Frequently Asked Questions
What is automated debtor management and how does it work?
Automated debtor management uses software to monitor outstanding invoices, send payment reminders automatically and escalate overdue invoices according to predefined workflows. Once a payment is detected through an integrated bank feed, the reminder sequence stops automatically.
What is DSO and what should my target be as a Dutch SME?
DSO (Days Sales Outstanding) measures the average number of days customers take to pay their invoices. For most Dutch SMEs, a DSO of less than 45 days is considered healthy.
Does automated debtor management damage customer relationships?
When configured properly, it usually improves them. Consistent, professional and timely reminders are often received more positively than irregular follow-up initiated only after invoices become seriously overdue.

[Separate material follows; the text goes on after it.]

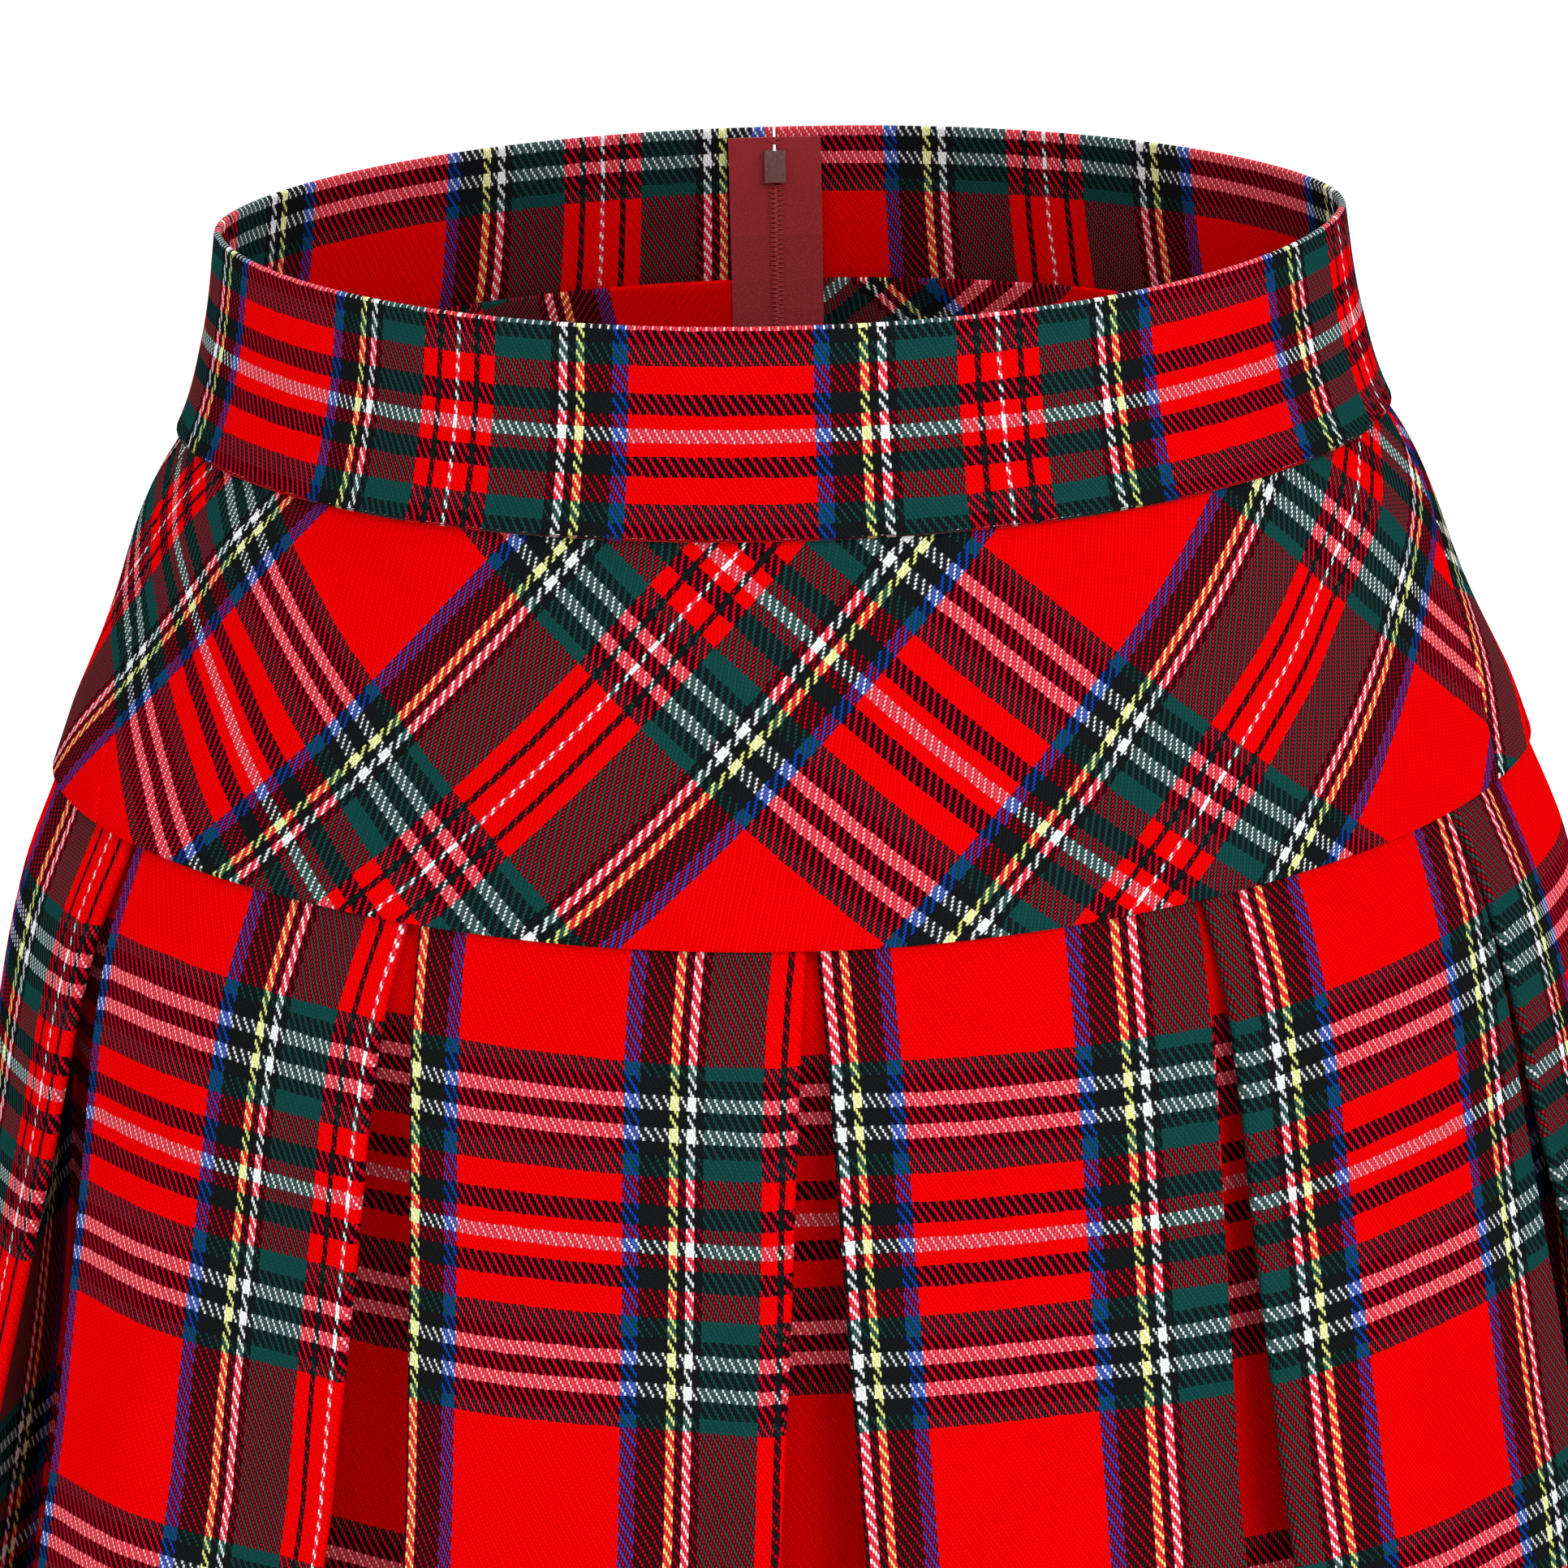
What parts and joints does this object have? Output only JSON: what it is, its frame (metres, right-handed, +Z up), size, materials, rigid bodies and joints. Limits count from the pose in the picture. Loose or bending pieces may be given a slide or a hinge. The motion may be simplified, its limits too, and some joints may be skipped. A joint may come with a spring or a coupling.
{
  "type": "pleated skirt",
  "caption": "Short tartan skirt as worn, with a straight waistband, bias hip yoke, inverted box pleats and a concealed back zip",
  "frame": {"origin": "middle of the waist opening, at the middle height of the waistband", "axes": "+Z up the wearer, +X to the wearer's left, the front centre on -Y and the zip on +Y"},
  "size_m": [0.484, 0.3341, 0.4289],
  "materials": {
    "wool_tartan": "matt 2/2 twill, red tartan with green, black, blue, yellow and white lines",
    "zip_tape": "matt woven tape",
    "zip_metal": "satin"
  },
  "bodies": {
    "skirt": {"waistband": "wool_tartan", "yoke_front": "wool_tartan", "yoke_back_left": "wool_tartan", "yoke_back_right": "wool_tartan", "skirt_front": "wool_tartan", "skirt_back_left": "wool_tartan", "skirt_back_right": "wool_tartan", "zip_tape_left": "zip_tape", "zip_tape_right": "zip_tape", "zip_slider": "zip_metal"},
    "pull": {"zip_pull": "zip_metal"}
  },
  "joints": [
    {"name": "pull_hinge", "type": "hinge", "parent": "skirt", "child": "pull", "pos_m": [0, 0.09112, 0.0155], "axis": [1, 0, 0], "range_deg": [0, 150]}
  ]
}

What is the WKI and does it affect my reminder process?
Yes, if you sell to consumers. Since 1 April 2024, businesses must send a WKI-compliant 14-day letter before charging collection costs on unpaid consumer invoices.
Do I need separate software, or is my bookkeeping platform enough?
That depends on your invoice volume. Businesses sending fewer than approximately 50 invoices per month often find their bookkeeping software sufficient. Higher volumes usually benefit from dedicated debtor management platforms.
How does the system know when an invoice has been paid?
Through PSD2-connected bank feeds, the software automatically detects matching incoming payments, marks invoices as paid and cancels any remaining reminder emails.
What happens if a customer disputes an invoice?
A well-configured system pauses the automated reminder workflow immediately and routes the disputed invoice for manual review, ensuring the issue is resolved before further collection actions are taken.